-- begin LISTING --
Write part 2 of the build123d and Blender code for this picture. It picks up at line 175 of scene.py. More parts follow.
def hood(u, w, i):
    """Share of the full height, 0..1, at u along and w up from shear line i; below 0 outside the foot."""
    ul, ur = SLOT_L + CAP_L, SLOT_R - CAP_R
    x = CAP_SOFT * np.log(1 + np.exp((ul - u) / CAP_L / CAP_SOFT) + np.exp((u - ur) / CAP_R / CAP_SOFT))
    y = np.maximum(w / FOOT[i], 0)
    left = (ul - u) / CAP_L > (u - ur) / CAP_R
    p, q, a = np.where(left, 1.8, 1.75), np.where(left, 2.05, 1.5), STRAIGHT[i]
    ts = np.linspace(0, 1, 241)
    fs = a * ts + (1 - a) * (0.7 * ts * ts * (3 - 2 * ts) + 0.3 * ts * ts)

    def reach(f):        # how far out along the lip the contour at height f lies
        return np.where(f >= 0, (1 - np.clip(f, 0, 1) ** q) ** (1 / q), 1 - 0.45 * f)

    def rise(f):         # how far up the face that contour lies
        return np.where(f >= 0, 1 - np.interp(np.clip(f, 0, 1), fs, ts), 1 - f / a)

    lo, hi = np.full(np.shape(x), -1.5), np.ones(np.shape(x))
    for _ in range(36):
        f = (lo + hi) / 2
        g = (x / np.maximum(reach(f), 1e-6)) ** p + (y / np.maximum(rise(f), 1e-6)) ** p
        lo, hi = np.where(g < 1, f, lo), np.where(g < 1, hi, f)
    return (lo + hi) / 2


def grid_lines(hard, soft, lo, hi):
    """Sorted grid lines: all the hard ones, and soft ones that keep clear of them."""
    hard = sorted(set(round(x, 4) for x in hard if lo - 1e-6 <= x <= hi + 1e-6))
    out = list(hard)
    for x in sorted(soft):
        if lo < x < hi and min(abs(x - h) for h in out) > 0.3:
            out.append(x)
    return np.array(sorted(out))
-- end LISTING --
-- begin LISTING --
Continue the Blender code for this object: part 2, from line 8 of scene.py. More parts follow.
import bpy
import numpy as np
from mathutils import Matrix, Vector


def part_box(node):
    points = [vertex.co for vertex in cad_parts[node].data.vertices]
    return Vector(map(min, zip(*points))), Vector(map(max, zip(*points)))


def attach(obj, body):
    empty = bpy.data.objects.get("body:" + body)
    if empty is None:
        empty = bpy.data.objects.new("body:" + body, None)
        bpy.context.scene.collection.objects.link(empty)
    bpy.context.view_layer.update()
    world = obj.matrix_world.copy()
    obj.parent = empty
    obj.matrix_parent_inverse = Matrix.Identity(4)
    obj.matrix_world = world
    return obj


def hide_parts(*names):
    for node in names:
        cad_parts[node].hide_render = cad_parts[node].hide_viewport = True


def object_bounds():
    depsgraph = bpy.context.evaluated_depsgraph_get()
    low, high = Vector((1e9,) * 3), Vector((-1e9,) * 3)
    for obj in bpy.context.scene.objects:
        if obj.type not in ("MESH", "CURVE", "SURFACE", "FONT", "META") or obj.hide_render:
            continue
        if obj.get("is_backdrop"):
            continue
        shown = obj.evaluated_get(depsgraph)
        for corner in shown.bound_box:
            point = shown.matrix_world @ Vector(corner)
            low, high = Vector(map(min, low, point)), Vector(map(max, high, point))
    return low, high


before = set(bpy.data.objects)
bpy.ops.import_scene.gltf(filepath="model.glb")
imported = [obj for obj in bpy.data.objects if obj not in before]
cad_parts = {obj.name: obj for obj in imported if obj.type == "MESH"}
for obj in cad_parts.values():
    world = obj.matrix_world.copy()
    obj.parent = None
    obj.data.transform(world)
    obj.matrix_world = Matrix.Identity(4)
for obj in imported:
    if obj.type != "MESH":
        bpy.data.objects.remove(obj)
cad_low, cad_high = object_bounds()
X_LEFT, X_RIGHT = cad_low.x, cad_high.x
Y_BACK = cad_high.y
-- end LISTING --
:: TO DO ::
Return exactly, and only, the lines from the one containing "bpy.context.view_layer.update()" down to the one containing "for node in", with both of those lines included.

:: RESULT OF THIS EXERCISE ::
    bpy.context.view_layer.update()
    world = obj.matrix_world.copy()
    obj.parent = empty
    obj.matrix_parent_inverse = Matrix.Identity(4)
    obj.matrix_world = world
    return obj


def hide_parts(*names):
    for node in names:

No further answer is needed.